Vajpayee braved on and took the nation along with him and faced economic sanctions that followed the Pokhran Nuclear Tests. India emerged stronger under his leadership.
Vajpayee - The man who was born on Christmas day
Vajpayee entered the Lok Sabha from Balrampur in UP in the second general elections in 1957 and was a parliamentarian for 47 years. He was elected to Lok Sabha 11 times and was twice a member of the Rajya Sabha.
For Vajpayee, success was hard fought and well-earned. Born on Christmas day in 1924 into the family of a teacher had seen his share of poverty.

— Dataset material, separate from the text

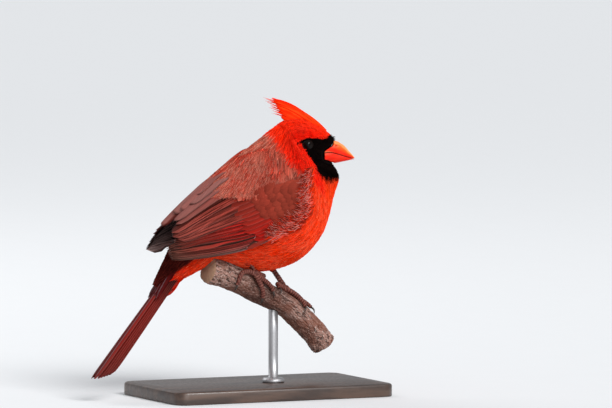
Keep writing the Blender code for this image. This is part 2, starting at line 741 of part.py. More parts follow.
# Feet: where each foot sits on the branch, and each toe's run over it as steps of share and angle
FEET = {
    "right": {"hub": (0.295, 48), "leg_top": (-15.0, -14.5, 88.0), "toes": (
        ((-0.04, 2), (-0.075, 16), (-0.088, 42), (-0.085, 66)),
        ((0.04, -14), (0.07, -28), (0.09, -46), (0.095, -64)),
        ((0.045, 3), (0.085, 6), (0.115, 14), (0.13, 26)),
        ((0.03, 18), (0.055, 34), (0.075, 52), (0.085, 68)),
    )},
    "left": {"hub": (0.55, -16), "leg_top": (9.0, 9.0, 86.0), "toes": (
        ((-0.04, 6), (-0.07, 20), (-0.08, 36), (-0.078, 54)),
        ((0.03, 14), (0.06, 32), (0.085, 54), (0.09, 74)),
        ((0.045, -2), (0.085, 4), (0.12, 14), (0.145, 30)),
        ((0.03, -18), (0.06, -36), (0.085, -56), (0.09, -76)),
    )},
}
TOE_RADII = (1.75, 1.55, 1.4, 1.25, 1.05)
HUB_RADIUS = 2.3
TARSUS_RADIUS = 1.35
CLAW_LENGTH = 4.2


def toe_path(foot, toe):
    """The centre line of one toe, from inside the foot's hub out along the branch."""
    share, angle = foot["hub"]
    rows = [(share, math.radians(angle), HUB_RADIUS)]
    for (more, turn), radius in zip(toe, TOE_RADII[1:]):
        rows.append((share + more, math.radians(angle + turn), radius))
    points = []
    for i in range(8):
        s, a, radius = through(rows, i * (len(rows) - 1) / 7)
        points.append(perch_point(s, a, radius + GAP))
    return np.array(points)


def make_foot(side_name):
    foot = FEET[side_name]
    share, angle = foot["hub"]
    hub = perch_point(share, math.radians(angle), HUB_RADIUS + GAP)
    edit = bmesh.new()
    bmesh.ops.create_icosphere(edit, subdivisions=2, radius=HUB_RADIUS)
    bmesh.ops.translate(edit, vec=Vector(hub), verts=edit.verts[:])
    body = finish("foot_" + side_name, edit, "foot")
    toes = []
    for toe in foot["toes"]:
        path = toe_path(foot, toe)
        radii = np.interp(np.linspace(0, 4, len(path)), range(5), TOE_RADII)
        toes.append(tube("toe", path, radii, 7, "foot"))
    boolean(body, toes, "UNION")
    return body


def make_claws(side_name):
    """Each claw leaves the end of its toe and curves down round the branch to a point."""
    foot = FEET[side_name]
    for number, toe in enumerate(foot["toes"]):
        path = toe_path(foot, toe)
        end = path[-1]
        ahead = path[-1] - path[-2]
        ahead /= np.linalg.norm(ahead)
        share = foot["hub"][0] + toe[-1][0]
        centre = perch_frame(min(1, share))[0]
        inward = centre - end
        inward -= ahead * inward.dot(ahead)
        inward /= np.linalg.norm(inward)
        start = end + ahead * GAP
        steps = [0, 0.25, 0.5, 0.75, 1.0]
        points = []
        for s in steps:
            points.append(start + ahead * CLAW_LENGTH * s + inward * (1.5 * s * s - 0.55 * math.sin(math.pi * s)))
        radii = [0.85, 0.75, 0.6, 0.42, 0.16]
        name = f"claw_{side_name}_{number + 1}"
        tube(name, points, radii, 6, "claw")


def make_tarsus(side_name, foot_object, torso, thigh):
    foot = FEET[side_name]
    share, angle = foot["hub"]
    hub = perch_point(share, math.radians(angle), HUB_RADIUS + GAP)
    top = np.array(foot["leg_top"])
    path = [hub + (top - hub) * s for s in (0.0, 0.25, 0.5, 0.75, 1.0)]
    radii = [1.5, TARSUS_RADIUS, TARSUS_RADIUS, 1.45, 1.6]
    tarsus = tube("tarsus_" + side_name, path, radii, 8, "tarsus")
    cut_clear(tarsus, foot_object, torso, thigh)
    return tarsus


def make_thigh(side_name, torso):
    """The tuft of feathers that covers the top of the leg below the belly."""
    foot = FEET[side_name]
    share, angle = foot["hub"]
    hub = perch_point(share, math.radians(angle), HUB_RADIUS + GAP)
    top = np.array(foot["leg_top"])
    path = [top + (hub - top) * s for s in (0.0, 0.2, 0.4, 0.52, 0.6)]
    radii = [6.0, 5.6, 4.6, 3.4, 2.0]
    thigh = tube("thigh_" + side_name, path, radii, 12, "thigh")
    cut_clear(thigh, torso)
    return thigh


def make_stand(perch):
    edit = bmesh.new()
    bmesh.ops.create_cube(edit, size=1.0)
    bmesh.ops.scale(edit, vec=BASE_SIZE, verts=edit.verts[:])
    bmesh.ops.translate(edit, vec=(0, 0, 0.5 * BASE_SIZE[2]), verts=edit.verts[:])
    upright = [e for e in edit.edges if abs(e.verts[0].co.z - e.verts[1].co.z) > 1]
    bmesh.ops.bevel(edit, geom=upright, offset=8, segments=4, profile=0.5, affect="EDGES")
    top = [e for e in edit.edges if min(v.co.z for v in e.verts) > BASE_SIZE[2] - 0.01]
    bmesh.ops.bevel(edit, geom=top, offset=1.5, segments=2, profile=0.5, affect="EDGES")
    finish("stand_base", edit, "stand")
    x, y = ROD_PLACE
    foot = BASE_SIZE[2] + GAP
    steps = ((0, COLLAR_RADIUS), (1.6, COLLAR_RADIUS), (2.6, COLLAR_RADIUS - 1), (3.0, ROD_RADIUS), (56, ROD_RADIUS))
    rings = []
    for height, radius in steps:
        turns = [2 * math.pi * k / 16 for k in range(16)]
        rings.append([np.array([x + radius * math.cos(a), y + radius * math.sin(a), foot + height]) for a in turns])
    rod = loft("stand_rod", rings, "stand")
    cut_clear(rod, perch)


def main():
    clear_scene()
    perch = make_perch()
    torso = make_torso(perch)
    neck = make_neck(torso)
    eyes = [make_eye("eye_right", -1), make_eye("eye_left", 1)]
    head = make_head(neck, eyes)
    make_bill_upper(head)
    make_bill_lower(head)
    make_wing("wing_right", -1, torso)
    make_wing("wing_left", 1, torso)
    make_tail(torso)
    for side_name in ("right", "left"):
        foot = make_foot(side_name)
        make_claws(side_name)
        thigh = make_thigh(side_name, torso)
        make_tarsus(side_name, foot, torso, thigh)
    make_stand(perch)


main()
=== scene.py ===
"""The looks of a male northern cardinal on a perch and stand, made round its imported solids.

The bird faces +X, its left side is +Y and its head is turned to its right. Places and sizes in the
tables and functions are in millimetres, and become metres when a mesh is made.
"""

import math

import bpy
import numpy as np
from bpy.props import FloatProperty, FloatVectorProperty, IntProperty, PointerProperty
from bpy.types import Operator, Panel, PropertyGroup
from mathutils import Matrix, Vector
from mathutils.kdtree import KDTree


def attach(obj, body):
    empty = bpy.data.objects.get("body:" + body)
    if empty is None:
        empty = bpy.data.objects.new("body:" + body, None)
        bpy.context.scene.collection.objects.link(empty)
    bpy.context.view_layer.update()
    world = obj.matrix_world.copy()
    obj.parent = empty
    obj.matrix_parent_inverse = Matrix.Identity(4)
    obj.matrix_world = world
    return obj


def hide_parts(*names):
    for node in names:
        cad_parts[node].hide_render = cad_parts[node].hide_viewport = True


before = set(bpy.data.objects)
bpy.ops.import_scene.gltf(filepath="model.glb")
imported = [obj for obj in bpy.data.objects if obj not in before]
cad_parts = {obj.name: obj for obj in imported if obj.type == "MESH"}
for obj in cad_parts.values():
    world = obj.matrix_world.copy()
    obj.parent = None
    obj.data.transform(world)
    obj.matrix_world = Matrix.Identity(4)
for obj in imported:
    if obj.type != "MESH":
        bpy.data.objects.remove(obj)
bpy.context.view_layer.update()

bl_info = {
    "name": "Northern Cardinal Model",
    "version": (1, 0, 0),
    "blender": (4, 5, 0),
    "location": "3D View > Sidebar > Cardinal",
    "description": "Builds the feathers, bare parts, perch and stage of a life-size northern cardinal",
    "category": "Object",
}

MM = 0.001
# The names and directions of the bird's two sides
SIDES = (("right", -1), ("left", 1))

# The body's stations, as in the solids: upper x and z, lower x and z, half-width, how far down it
# is widest, and how far its sides are swept back
TRUNK_STATIONS = (
    (-67, 81.5, -60, 72.8, 5.4, 0.50, 0),
    (-62, 90, -54.5, 74.5, 9.0, 0.50, 0),
    (-56, 101, -44, 79.5, 15, 0.50, 0),
    (-44, 120.5, -31, 84.5, 22.5, 0.50, 0),
    (-31, 136, -15, 79.6, 27.5, 0.52, 0),
    (-17, 147.5, 5, 78.8, 30.5, 0.55, 0),
    (-5, 156.5, 25, 84.5, 31, 0.56, 0),
    (4, 162.6, 39.5, 97.5, 28.8, 0.55, 0.5),
    (9.5, 166.2, 46.5, 111, 25.0, 0.52, 1.5),
    (13.2, 168.7, 50.0, 123.5, 21.0, 0.50, 3),
    (15.6, 170.2, 52.6, 131.5, 17.8, 0.50, 5),
)
NECK_TURNS = (0.08, 0.20, 0.38, 0.58)
HEAD_TURNS = (0.78, 0.93)
HEAD_STATIONS = (
    (-13.3, 16.0, 23.2, -19.6, 15.6, 0.50, 6.8),
    (-9.5, 17.9, 22.9, -17.2, 14.4, 0.50, 8.6),
    (-3.0, 18.6, 22.3, -15.2, 13.1, 0.51, 9.8),
    (5.0, 16.6, 21.6, -13.6, 11.9, 0.52, 10.5),
    (11.0, 13.6, 20.9, -12.4, 10.5, 0.54, 9.8),
    (15.8, 10.2, 20.2, -11.5, 8.8, 0.56, 8.6),
    (20.2, 6.2, 20.4, -10.5, 6.9, 0.56, 7.3),
)
HEAD_CENTRE = (30.5, 155.1)
HEAD_TURN = math.radians(-25)
TURN_PIVOT_X = 30.0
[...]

Academics were his focus and young Vajpayee completed his Masters in political science from Victoria College in Gwalior and later studied in DAV College in Kanpur in Uttar Pradesh. Here he had his first brush with electoral politics – contested and lost college elections. Even in his defeat, Vajpayee left an indelible mark on the minds of the people with his oratory that seemed to come naturally to him.
By then drawn to the RSS ideology and way of life, he embraced the RSS and remained a bachelor all his life.
His struggle in politics continued for a long time and during the 1975 emergency, Vajpayee was also among the thousands imprisoned and in the general elections after lifting of emergency in 1977, he was also part of the Janata Party that swept to power dethroning Indira Gandhi.
Vajpayee had opponents and did not have enemies. He even described Indira Gandhi as Maa Durga and earned criticism from his own party colleagues.
The Lowest dip in Vajpayee’s political career
But the lowest point of his political career was when he lost in Gwalior in 1984, in the election that were held after Gandhi’s assassination. From here on, Vajpayee was overtaken by his colleague LK Advani, whose rabble-rousing Hindutva was something the liberal in Vajpayee could not endorse. After Babri masjid demolition, Vajpayee’s was the lone voice of remorse and described it as the “worst miscalculation”.
As prime minister, Vajpayee had even criticised Gujarat chief minister belonging to his own party, Narendra Modi for the communal clashes in which several were killed. But then, he had to eventually defend Modi.
After Vajpayee government lost in 2004 in general elections that the BJP was thought to be winning, Vajpayee the statesman politicians stepped into self-imposed retirement of sorts.